**PROBLEM STATEMENT:** Please write out the material that follows, exactly as it stands.

**DATA LINES:**
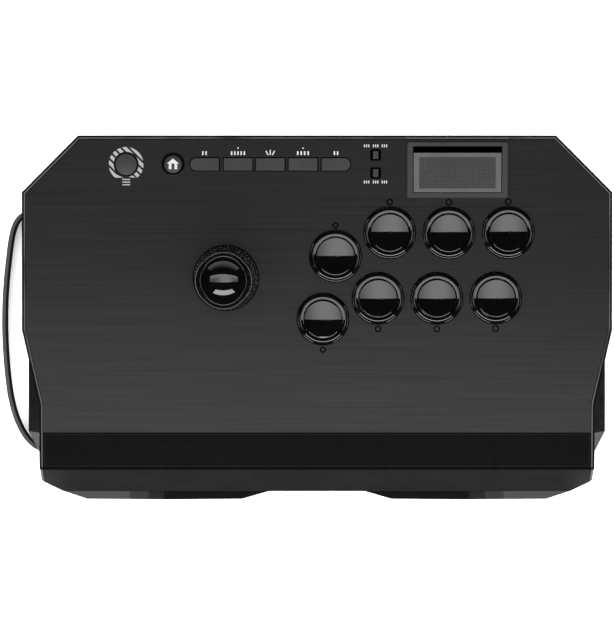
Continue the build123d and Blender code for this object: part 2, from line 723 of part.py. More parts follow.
with BuildPart() as washer_glide_ring:
    with BuildSketch(lever.offset(GLIDE_LIFT)):
        Circle(GLIDE_R)
        SlotOverall(2 * (WASHER_BORE_R + WASHER_SHIFT), 2 * WASHER_BORE_R, mode=Mode.SUBTRACT)
    extrude(amount=GLIDE_T)
save(washer_glide_ring, "washer_glide_ring")

with BuildPart() as dust_washer:
    with BuildSketch(lever.offset(2 * GLIDE_LIFT + GLIDE_T)):
        Circle(WASHER_R)
        Circle(WASHER_BORE_R, mode=Mode.SUBTRACT)
    extrude(amount=WASHER_T)
    top_face = dust_washer.faces().sort_by(lever_axis)[-1]
    chamfer(top_face.outer_wire().edges(), 0.5)
save(dust_washer, "dust_washer")

with BuildPart() as lever_actuator:
    with BuildSketch(lever.offset(ACTUATOR_BOTTOM)):
        Circle(ACTUATOR_R)
        Circle(SHAFT_R + 0.02, mode=Mode.SUBTRACT)
    extrude(amount=ACTUATOR_TOP - ACTUATOR_BOTTOM)
    with BuildSketch(lever.offset(ACTUATOR_TOP)):
        Circle(ACTUATOR_R - 0.9)
    extrude(amount=-SPRING_L, mode=Mode.SUBTRACT)
save(lever_actuator, "lever_actuator")

with BuildPart() as lever_spring:
    with BuildLine(lever.offset(ACTUATOR_TOP - SPRING_L + 2 * SPRING_WIRE_R)) as coil:
        Helix(pitch=SPRING_PITCH, height=SPRING_L - 3 * SPRING_WIRE_R, radius=SPRING_R)
    with BuildSketch(Plane(origin=coil.line @ 0, z_dir=coil.line % 0)):
        Circle(SPRING_WIRE_R)
    sweep(is_frenet=True)
save(lever_spring, "lever_spring")

with BuildPart() as retaining_clip:
    with BuildSketch(lever.offset(ACTUATOR_BOTTOM - 0.1)):
        Circle(SHAFT_R + 1.5)
        Circle(SHAFT_R + 0.02, mode=Mode.SUBTRACT)
        with Locations((SHAFT_R + 1, 0)):
            Rectangle(3, 3, mode=Mode.SUBTRACT)
    extrude(amount=-0.8)
save(retaining_clip, "retaining_clip")

with BuildPart() as restrictor_gate:
    with BuildSketch(lever.offset(-GATE_DEPTH)):
        RectangleRounded(LEVER_BODY_W, LEVER_BODY_W, 4)
        Rectangle(2 * GATE_HALF, 2 * GATE_HALF, mode=Mode.SUBTRACT)
    extrude(amount=GATE_T)
    with BuildSketch(lever.offset(GATE_T - GATE_DEPTH)):
        with GridLocations(LEVER_BODY_W - 8, LEVER_BODY_W - 8, 2, 2):
            Rectangle(6, 6)
    extrude(amount=GATE_DEPTH - GATE_T - LEVER_BODY_DEPTH)
save(restrictor_gate, "restrictor_gate")

with BuildPart() as lever_switches:
    with BuildSketch(lever.offset(GATE_T - GATE_DEPTH)):
        with PolarLocations(LEVER_SWITCH_FACE + SWITCH_SIZE[1] / 2, 4):
            Rectangle(SWITCH_SIZE[1], SWITCH_SIZE[0])
    extrude(amount=SWITCH_SIZE[2])
save(lever_switches, "lever_switches")

# ---------------------------------------------------------------- small controls

with BuildPart() as function_pcb:
    with BuildSketch(level(-BOARD_DEPTH)):
        with Locations(((BOARD_X[0] + BOARD_X[1]) / 2, (BOARD_Y[0] + BOARD_Y[1]) / 2)):
            Rectangle(BOARD_X[1] - BOARD_X[0], BOARD_Y[1] - BOARD_Y[0])
    extrude(amount=-BOARD_T)
save(function_pcb, "function_pcb")

for index in range(len(FUNCTION_XS)):
    with BuildPart() as function_button:
        with BuildSketch(level(FLANGE_TOP)):
            add(function_cap(index))
        extrude(amount=CAP_RISE - FLANGE_TOP)
        fillet(function_button.faces().sort_by(panel_normal)[-1].edges(), 0.35)
        with BuildSketch(level(FLANGE_TOP)):
            add(function_cap(index, CAP_FLANGE))
        extrude(amount=-CAP_FLANGE)
        with BuildSketch(level(FLANGE_TOP - CAP_FLANGE)):
            with Locations((FUNCTION_XS[index], FUNCTION_Y)):
                Circle(STUD_R)
        extrude(amount=CAP_BOTTOM - FLANGE_TOP + CAP_FLANGE)
    save(function_button, f"function_button_{index + 1}")


def dome_profile(radius, flange_r, flange_top):
    """Half profile of a small domed button, for a revolve about its axis."""
    with BuildSketch() as profile:
        with BuildLine():
            ThreePointArc((0, DOME_RISE), (radius * 0.6, DOME_RISE - 0.35), (radius - 0.3, DOME_EDGE + 0.25))
            Polyline(
                (radius - 0.3, DOME_EDGE + 0.25),
                (radius, DOME_EDGE),
                (radius, flange_top),
                (flange_r, flange_top),
                (flange_r, flange_top - CAP_FLANGE),
                (STUD_R, flange_top - CAP_FLANGE),
                (STUD_R, CAP_BOTTOM),
                (0, CAP_BOTTOM),
                (0, DOME_RISE),
            )
        make_face()
    return profile.sketch


with BuildPart() as options_button:
    with BuildSketch(upright(OPTIONS_SPOT)):
        add(dome_profile(OPTIONS_R, OPTIONS_R + CAP_FLANGE, FLANGE_TOP))
    revolve(axis=normal_axis(OPTIONS_SPOT))
save(options_button, "options_button")

with BuildPart() as home_button:
    with BuildSketch(upright(HOME_SPOT)):
        add(dome_profile(HOME_R, HOME_BARREL_R, HOME_FLANGE_TOP))
    revolve(axis=normal_axis(HOME_SPOT))
save(home_button, "home_button")

with BuildPart() as home_bezel:
    with BuildSketch(level(0)):
        with Locations(HOME_SPOT):
            Circle(HOME_BEZEL_R)
    extrude(amount=CAP_RISE)
    fillet(home_bezel.faces().sort_by(panel_normal)[-1].edges(), 0.4)
    with BuildSketch(level(0)):
        with Locations(HOME_SPOT):
            Circle(HOME_BARREL_R)
    extrude(amount=-HOME_BARREL_L)
    with BuildSketch(level(-HOME_BARREL_L)):
        with Locations(HOME_SPOT):
            Circle(HOME_R + RUN_GAP)
    extrude(amount=HOME_BARREL_L + CAP_RISE, mode=Mode.SUBTRACT)
save(home_bezel, "home_bezel")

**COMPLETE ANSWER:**
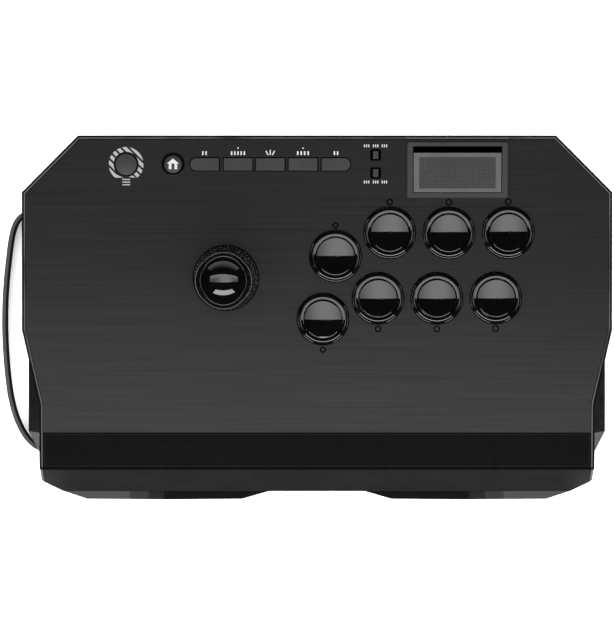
Continue the build123d and Blender code for this object: part 2, from line 723 of part.py. More parts follow.
with BuildPart() as washer_glide_ring:
    with BuildSketch(lever.offset(GLIDE_LIFT)):
        Circle(GLIDE_R)
        SlotOverall(2 * (WASHER_BORE_R + WASHER_SHIFT), 2 * WASHER_BORE_R, mode=Mode.SUBTRACT)
    extrude(amount=GLIDE_T)
save(washer_glide_ring, "washer_glide_ring")

with BuildPart() as dust_washer:
    with BuildSketch(lever.offset(2 * GLIDE_LIFT + GLIDE_T)):
        Circle(WASHER_R)
        Circle(WASHER_BORE_R, mode=Mode.SUBTRACT)
    extrude(amount=WASHER_T)
    top_face = dust_washer.faces().sort_by(lever_axis)[-1]
    chamfer(top_face.outer_wire().edges(), 0.5)
save(dust_washer, "dust_washer")

with BuildPart() as lever_actuator:
    with BuildSketch(lever.offset(ACTUATOR_BOTTOM)):
        Circle(ACTUATOR_R)
        Circle(SHAFT_R + 0.02, mode=Mode.SUBTRACT)
    extrude(amount=ACTUATOR_TOP - ACTUATOR_BOTTOM)
    with BuildSketch(lever.offset(ACTUATOR_TOP)):
        Circle(ACTUATOR_R - 0.9)
    extrude(amount=-SPRING_L, mode=Mode.SUBTRACT)
save(lever_actuator, "lever_actuator")

with BuildPart() as lever_spring:
    with BuildLine(lever.offset(ACTUATOR_TOP - SPRING_L + 2 * SPRING_WIRE_R)) as coil:
        Helix(pitch=SPRING_PITCH, height=SPRING_L - 3 * SPRING_WIRE_R, radius=SPRING_R)
    with BuildSketch(Plane(origin=coil.line @ 0, z_dir=coil.line % 0)):
        Circle(SPRING_WIRE_R)
    sweep(is_frenet=True)
save(lever_spring, "lever_spring")

with BuildPart() as retaining_clip:
    with BuildSketch(lever.offset(ACTUATOR_BOTTOM - 0.1)):
        Circle(SHAFT_R + 1.5)
        Circle(SHAFT_R + 0.02, mode=Mode.SUBTRACT)
        with Locations((SHAFT_R + 1, 0)):
            Rectangle(3, 3, mode=Mode.SUBTRACT)
    extrude(amount=-0.8)
save(retaining_clip, "retaining_clip")

with BuildPart() as restrictor_gate:
    with BuildSketch(lever.offset(-GATE_DEPTH)):
        RectangleRounded(LEVER_BODY_W, LEVER_BODY_W, 4)
        Rectangle(2 * GATE_HALF, 2 * GATE_HALF, mode=Mode.SUBTRACT)
    extrude(amount=GATE_T)
    with BuildSketch(lever.offset(GATE_T - GATE_DEPTH)):
        with GridLocations(LEVER_BODY_W - 8, LEVER_BODY_W - 8, 2, 2):
            Rectangle(6, 6)
    extrude(amount=GATE_DEPTH - GATE_T - LEVER_BODY_DEPTH)
save(restrictor_gate, "restrictor_gate")

with BuildPart() as lever_switches:
    with BuildSketch(lever.offset(GATE_T - GATE_DEPTH)):
        with PolarLocations(LEVER_SWITCH_FACE + SWITCH_SIZE[1] / 2, 4):
            Rectangle(SWITCH_SIZE[1], SWITCH_SIZE[0])
    extrude(amount=SWITCH_SIZE[2])
save(lever_switches, "lever_switches")

# ---------------------------------------------------------------- small controls

with BuildPart() as function_pcb:
    with BuildSketch(level(-BOARD_DEPTH)):
        with Locations(((BOARD_X[0] + BOARD_X[1]) / 2, (BOARD_Y[0] + BOARD_Y[1]) / 2)):
            Rectangle(BOARD_X[1] - BOARD_X[0], BOARD_Y[1] - BOARD_Y[0])
    extrude(amount=-BOARD_T)
save(function_pcb, "function_pcb")

for index in range(len(FUNCTION_XS)):
    with BuildPart() as function_button:
        with BuildSketch(level(FLANGE_TOP)):
            add(function_cap(index))
        extrude(amount=CAP_RISE - FLANGE_TOP)
        fillet(function_button.faces().sort_by(panel_normal)[-1].edges(), 0.35)
        with BuildSketch(level(FLANGE_TOP)):
            add(function_cap(index, CAP_FLANGE))
        extrude(amount=-CAP_FLANGE)
        with BuildSketch(level(FLANGE_TOP - CAP_FLANGE)):
            with Locations((FUNCTION_XS[index], FUNCTION_Y)):
                Circle(STUD_R)
        extrude(amount=CAP_BOTTOM - FLANGE_TOP + CAP_FLANGE)
    save(function_button, f"function_button_{index + 1}")


def dome_profile(radius, flange_r, flange_top):
    """Half profile of a small domed button, for a revolve about its axis."""
    with BuildSketch() as profile:
        with BuildLine():
            ThreePointArc((0, DOME_RISE), (radius * 0.6, DOME_RISE - 0.35), (radius - 0.3, DOME_EDGE + 0.25))
            Polyline(
                (radius - 0.3, DOME_EDGE + 0.25),
                (radius, DOME_EDGE),
                (radius, flange_top),
                (flange_r, flange_top),
                (flange_r, flange_top - CAP_FLANGE),
                (STUD_R, flange_top - CAP_FLANGE),
                (STUD_R, CAP_BOTTOM),
                (0, CAP_BOTTOM),
                (0, DOME_RISE),
            )
        make_face()
    return profile.sketch


with BuildPart() as options_button:
    with BuildSketch(upright(OPTIONS_SPOT)):
        add(dome_profile(OPTIONS_R, OPTIONS_R + CAP_FLANGE, FLANGE_TOP))
    revolve(axis=normal_axis(OPTIONS_SPOT))
save(options_button, "options_button")

with BuildPart() as home_button:
    with BuildSketch(upright(HOME_SPOT)):
        add(dome_profile(HOME_R, HOME_BARREL_R, HOME_FLANGE_TOP))
    revolve(axis=normal_axis(HOME_SPOT))
save(home_button, "home_button")

with BuildPart() as home_bezel:
    with BuildSketch(level(0)):
        with Locations(HOME_SPOT):
            Circle(HOME_BEZEL_R)
    extrude(amount=CAP_RISE)
    fillet(home_bezel.faces().sort_by(panel_normal)[-1].edges(), 0.4)
    with BuildSketch(level(0)):
        with Locations(HOME_SPOT):
            Circle(HOME_BARREL_R)
    extrude(amount=-HOME_BARREL_L)
    with BuildSketch(level(-HOME_BARREL_L)):
        with Locations(HOME_SPOT):
            Circle(HOME_R + RUN_GAP)
    extrude(amount=HOME_BARREL_L + CAP_RISE, mode=Mode.SUBTRACT)
save(home_bezel, "home_bezel")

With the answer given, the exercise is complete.